*What needs to be done*
Starting at the line that contains "base_shell();" and stopping at the line that contains "before = set(bpy.data.objects)", repeat every line exactly, the two end lines included, and nothing else.

*Supplied material*
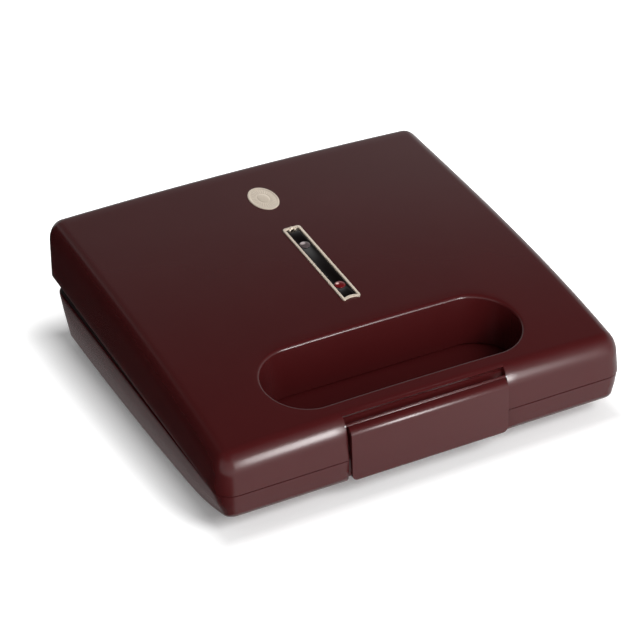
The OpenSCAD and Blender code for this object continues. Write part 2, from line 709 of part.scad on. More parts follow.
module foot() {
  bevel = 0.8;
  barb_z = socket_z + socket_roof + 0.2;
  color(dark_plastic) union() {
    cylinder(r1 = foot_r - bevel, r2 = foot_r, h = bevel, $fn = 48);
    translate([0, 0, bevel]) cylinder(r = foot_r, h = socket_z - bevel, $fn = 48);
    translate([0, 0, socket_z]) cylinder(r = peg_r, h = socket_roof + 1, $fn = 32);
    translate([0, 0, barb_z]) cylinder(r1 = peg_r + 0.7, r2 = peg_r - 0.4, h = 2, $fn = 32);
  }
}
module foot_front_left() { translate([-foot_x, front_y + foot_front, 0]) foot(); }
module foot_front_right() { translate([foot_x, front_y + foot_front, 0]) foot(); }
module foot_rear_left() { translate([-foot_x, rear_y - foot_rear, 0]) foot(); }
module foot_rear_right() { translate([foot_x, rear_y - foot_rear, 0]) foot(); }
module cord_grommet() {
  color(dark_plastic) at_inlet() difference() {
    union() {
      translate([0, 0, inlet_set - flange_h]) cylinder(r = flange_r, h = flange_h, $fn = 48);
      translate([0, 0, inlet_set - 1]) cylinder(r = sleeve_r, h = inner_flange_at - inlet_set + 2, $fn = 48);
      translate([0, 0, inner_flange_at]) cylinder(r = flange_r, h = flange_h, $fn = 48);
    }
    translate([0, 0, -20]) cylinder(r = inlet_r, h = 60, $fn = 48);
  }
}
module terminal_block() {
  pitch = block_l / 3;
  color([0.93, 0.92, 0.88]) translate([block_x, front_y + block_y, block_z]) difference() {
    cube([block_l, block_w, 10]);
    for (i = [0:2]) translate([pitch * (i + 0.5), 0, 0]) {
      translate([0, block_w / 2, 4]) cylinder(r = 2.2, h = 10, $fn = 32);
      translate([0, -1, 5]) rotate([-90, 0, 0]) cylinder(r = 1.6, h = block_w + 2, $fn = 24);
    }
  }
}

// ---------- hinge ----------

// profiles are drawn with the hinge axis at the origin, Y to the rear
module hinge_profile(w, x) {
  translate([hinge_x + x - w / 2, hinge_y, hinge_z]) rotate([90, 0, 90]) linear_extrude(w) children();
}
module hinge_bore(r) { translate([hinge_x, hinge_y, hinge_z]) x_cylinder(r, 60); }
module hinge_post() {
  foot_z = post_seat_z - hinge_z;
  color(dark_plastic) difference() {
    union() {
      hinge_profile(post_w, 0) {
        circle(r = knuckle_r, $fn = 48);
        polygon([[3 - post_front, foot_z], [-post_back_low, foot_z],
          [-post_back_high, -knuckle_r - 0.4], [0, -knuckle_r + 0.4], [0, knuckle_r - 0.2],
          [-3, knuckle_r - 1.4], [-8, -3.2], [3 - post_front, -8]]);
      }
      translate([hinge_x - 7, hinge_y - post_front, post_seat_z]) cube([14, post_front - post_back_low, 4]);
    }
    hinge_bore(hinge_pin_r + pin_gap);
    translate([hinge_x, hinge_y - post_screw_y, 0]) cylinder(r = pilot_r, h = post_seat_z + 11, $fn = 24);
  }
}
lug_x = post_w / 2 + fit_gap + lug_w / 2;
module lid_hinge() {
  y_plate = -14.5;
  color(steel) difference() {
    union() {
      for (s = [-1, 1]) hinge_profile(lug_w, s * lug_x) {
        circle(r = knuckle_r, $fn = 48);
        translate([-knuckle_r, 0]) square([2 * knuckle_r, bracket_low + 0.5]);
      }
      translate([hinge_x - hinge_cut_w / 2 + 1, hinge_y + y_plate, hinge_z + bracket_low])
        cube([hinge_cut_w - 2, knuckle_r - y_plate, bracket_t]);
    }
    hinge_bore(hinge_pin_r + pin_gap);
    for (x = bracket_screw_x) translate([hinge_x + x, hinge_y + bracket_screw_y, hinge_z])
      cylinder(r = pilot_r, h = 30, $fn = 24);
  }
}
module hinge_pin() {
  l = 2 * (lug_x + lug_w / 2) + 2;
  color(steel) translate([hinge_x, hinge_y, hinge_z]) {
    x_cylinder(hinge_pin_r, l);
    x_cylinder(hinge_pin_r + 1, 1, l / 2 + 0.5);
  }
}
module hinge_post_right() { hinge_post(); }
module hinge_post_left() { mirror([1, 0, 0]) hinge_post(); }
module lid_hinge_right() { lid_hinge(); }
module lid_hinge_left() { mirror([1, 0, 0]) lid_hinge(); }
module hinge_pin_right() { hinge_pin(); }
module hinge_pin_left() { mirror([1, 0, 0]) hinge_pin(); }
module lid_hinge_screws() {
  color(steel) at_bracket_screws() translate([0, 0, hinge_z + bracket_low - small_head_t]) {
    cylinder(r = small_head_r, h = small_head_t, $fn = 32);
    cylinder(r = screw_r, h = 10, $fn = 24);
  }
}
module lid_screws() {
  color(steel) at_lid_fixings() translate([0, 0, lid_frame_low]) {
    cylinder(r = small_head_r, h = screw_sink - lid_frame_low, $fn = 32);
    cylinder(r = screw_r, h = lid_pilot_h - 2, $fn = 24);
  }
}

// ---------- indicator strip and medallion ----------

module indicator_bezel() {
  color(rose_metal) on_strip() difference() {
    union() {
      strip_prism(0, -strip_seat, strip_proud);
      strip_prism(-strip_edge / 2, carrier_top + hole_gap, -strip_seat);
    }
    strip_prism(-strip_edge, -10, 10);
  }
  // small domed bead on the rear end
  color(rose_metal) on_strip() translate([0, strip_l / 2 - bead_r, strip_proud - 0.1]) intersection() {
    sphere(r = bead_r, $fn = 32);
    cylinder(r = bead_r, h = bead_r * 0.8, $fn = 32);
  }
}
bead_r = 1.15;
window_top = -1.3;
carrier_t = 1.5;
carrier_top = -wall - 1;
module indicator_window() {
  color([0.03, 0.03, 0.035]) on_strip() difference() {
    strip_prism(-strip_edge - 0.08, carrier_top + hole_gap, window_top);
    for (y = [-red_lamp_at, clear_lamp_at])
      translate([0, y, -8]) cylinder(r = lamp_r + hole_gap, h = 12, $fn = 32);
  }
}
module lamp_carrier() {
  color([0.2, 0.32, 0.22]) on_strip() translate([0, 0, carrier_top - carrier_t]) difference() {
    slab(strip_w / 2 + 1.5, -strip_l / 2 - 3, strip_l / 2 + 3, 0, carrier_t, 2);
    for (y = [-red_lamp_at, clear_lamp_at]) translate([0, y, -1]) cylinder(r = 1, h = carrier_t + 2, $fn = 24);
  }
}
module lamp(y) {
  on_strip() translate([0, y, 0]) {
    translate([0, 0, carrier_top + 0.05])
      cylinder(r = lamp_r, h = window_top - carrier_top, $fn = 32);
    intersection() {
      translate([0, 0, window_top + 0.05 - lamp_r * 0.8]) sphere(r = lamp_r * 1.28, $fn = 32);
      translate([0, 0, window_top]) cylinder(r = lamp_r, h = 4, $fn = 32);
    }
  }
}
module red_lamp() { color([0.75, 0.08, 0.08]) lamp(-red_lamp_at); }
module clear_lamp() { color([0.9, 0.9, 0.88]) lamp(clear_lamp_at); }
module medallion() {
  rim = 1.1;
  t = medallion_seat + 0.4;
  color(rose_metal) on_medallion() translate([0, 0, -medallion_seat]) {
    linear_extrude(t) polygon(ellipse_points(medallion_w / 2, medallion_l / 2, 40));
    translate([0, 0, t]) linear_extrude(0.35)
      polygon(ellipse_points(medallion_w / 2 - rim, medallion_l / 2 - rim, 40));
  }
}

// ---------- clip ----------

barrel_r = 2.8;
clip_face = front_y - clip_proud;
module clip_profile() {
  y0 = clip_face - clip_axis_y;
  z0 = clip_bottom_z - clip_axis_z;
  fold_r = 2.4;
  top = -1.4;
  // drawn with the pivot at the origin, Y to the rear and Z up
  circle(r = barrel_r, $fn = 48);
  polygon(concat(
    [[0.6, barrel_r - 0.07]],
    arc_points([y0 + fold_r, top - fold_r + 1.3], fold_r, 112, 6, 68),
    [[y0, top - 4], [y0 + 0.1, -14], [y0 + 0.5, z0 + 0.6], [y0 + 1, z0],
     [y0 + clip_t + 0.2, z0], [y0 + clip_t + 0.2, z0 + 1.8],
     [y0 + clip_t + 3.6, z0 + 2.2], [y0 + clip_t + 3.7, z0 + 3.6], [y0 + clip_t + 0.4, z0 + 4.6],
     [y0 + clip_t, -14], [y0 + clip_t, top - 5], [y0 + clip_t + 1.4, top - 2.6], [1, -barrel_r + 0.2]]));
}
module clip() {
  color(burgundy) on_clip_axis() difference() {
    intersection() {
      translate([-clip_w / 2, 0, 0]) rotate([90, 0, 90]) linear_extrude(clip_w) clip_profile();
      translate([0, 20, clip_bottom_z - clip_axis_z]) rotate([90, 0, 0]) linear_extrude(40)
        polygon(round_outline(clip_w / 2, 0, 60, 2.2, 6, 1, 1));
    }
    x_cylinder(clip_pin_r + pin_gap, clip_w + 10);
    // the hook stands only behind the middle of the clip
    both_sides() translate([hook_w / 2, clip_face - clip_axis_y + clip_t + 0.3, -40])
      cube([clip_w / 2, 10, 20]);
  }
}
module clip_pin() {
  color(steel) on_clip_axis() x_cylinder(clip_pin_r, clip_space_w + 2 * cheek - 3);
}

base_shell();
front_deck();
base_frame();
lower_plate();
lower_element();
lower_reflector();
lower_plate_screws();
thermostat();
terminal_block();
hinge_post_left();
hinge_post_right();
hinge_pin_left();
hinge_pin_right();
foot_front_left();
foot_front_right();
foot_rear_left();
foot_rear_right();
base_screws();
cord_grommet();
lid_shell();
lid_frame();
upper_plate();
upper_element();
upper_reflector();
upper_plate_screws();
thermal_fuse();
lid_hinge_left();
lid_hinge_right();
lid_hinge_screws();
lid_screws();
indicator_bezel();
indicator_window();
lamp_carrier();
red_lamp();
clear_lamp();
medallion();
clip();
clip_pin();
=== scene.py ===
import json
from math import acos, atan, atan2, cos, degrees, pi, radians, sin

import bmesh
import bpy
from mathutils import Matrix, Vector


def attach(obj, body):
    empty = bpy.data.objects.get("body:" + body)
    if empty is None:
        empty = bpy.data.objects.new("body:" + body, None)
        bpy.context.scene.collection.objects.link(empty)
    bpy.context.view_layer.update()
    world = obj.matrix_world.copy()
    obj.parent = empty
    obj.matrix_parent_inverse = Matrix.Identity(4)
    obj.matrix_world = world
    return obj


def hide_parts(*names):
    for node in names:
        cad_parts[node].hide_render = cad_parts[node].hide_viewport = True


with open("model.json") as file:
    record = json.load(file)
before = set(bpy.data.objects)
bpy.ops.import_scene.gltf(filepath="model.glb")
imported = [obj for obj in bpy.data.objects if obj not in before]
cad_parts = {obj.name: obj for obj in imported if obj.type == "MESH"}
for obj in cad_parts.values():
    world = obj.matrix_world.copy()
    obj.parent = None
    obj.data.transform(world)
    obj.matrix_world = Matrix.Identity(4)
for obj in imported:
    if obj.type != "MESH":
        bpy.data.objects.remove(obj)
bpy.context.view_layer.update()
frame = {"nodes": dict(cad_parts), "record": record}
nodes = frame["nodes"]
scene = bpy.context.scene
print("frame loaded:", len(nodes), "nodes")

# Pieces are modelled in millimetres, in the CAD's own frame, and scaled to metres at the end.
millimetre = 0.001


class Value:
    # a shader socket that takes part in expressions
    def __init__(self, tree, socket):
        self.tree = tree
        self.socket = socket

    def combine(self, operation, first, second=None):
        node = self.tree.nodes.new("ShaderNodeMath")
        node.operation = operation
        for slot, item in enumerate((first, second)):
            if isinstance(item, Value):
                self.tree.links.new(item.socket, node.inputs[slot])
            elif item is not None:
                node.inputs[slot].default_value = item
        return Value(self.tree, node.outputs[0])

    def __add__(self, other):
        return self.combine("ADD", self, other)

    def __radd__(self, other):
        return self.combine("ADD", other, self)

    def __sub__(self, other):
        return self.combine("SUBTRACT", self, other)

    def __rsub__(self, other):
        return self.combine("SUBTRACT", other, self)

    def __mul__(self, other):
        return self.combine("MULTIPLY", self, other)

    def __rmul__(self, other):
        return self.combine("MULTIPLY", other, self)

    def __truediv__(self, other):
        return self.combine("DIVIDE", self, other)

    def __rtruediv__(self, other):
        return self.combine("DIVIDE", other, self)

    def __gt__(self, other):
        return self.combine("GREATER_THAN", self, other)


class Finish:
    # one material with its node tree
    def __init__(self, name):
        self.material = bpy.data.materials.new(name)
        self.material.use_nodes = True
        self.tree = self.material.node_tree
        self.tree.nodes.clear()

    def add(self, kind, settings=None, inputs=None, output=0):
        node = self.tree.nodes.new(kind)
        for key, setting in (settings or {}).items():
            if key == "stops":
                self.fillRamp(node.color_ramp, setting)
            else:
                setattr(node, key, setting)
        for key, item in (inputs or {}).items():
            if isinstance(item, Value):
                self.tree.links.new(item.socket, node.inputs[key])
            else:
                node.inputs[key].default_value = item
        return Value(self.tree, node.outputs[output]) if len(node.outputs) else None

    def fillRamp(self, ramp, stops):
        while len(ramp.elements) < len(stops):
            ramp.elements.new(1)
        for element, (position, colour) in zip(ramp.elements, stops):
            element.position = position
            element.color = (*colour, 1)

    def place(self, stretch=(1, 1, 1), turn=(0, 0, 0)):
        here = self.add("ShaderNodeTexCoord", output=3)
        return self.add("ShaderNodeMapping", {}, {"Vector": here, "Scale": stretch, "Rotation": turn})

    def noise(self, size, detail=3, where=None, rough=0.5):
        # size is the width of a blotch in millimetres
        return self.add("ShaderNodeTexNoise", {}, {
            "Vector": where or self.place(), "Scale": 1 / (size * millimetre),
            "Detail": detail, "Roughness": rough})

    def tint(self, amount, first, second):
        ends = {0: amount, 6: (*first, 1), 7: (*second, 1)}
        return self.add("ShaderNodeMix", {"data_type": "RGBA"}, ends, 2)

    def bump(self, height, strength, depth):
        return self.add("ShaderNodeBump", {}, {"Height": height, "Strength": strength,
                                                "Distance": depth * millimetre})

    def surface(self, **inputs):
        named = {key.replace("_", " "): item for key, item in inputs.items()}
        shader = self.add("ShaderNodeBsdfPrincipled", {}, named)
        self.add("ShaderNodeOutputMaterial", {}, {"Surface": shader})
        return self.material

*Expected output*
base_shell();
front_deck();
base_frame();
lower_plate();
lower_element();
lower_reflector();
lower_plate_screws();
thermostat();
terminal_block();
hinge_post_left();
hinge_post_right();
hinge_pin_left();
hinge_pin_right();
foot_front_left();
foot_front_right();
foot_rear_left();
foot_rear_right();
base_screws();
cord_grommet();
lid_shell();
lid_frame();
upper_plate();
upper_element();
upper_reflector();
upper_plate_screws();
thermal_fuse();
lid_hinge_left();
lid_hinge_right();
lid_hinge_screws();
lid_screws();
indicator_bezel();
indicator_window();
lamp_carrier();
red_lamp();
clear_lamp();
medallion();
clip();
clip_pin();
=== scene.py ===
import json
from math import acos, atan, atan2, cos, degrees, pi, radians, sin

import bmesh
import bpy
from mathutils import Matrix, Vector


def attach(obj, body):
    empty = bpy.data.objects.get("body:" + body)
    if empty is None:
        empty = bpy.data.objects.new("body:" + body, None)
        bpy.context.scene.collection.objects.link(empty)
    bpy.context.view_layer.update()
    world = obj.matrix_world.copy()
    obj.parent = empty
    obj.matrix_parent_inverse = Matrix.Identity(4)
    obj.matrix_world = world
    return obj


def hide_parts(*names):
    for node in names:
        cad_parts[node].hide_render = cad_parts[node].hide_viewport = True


with open("model.json") as file:
    record = json.load(file)
before = set(bpy.data.objects)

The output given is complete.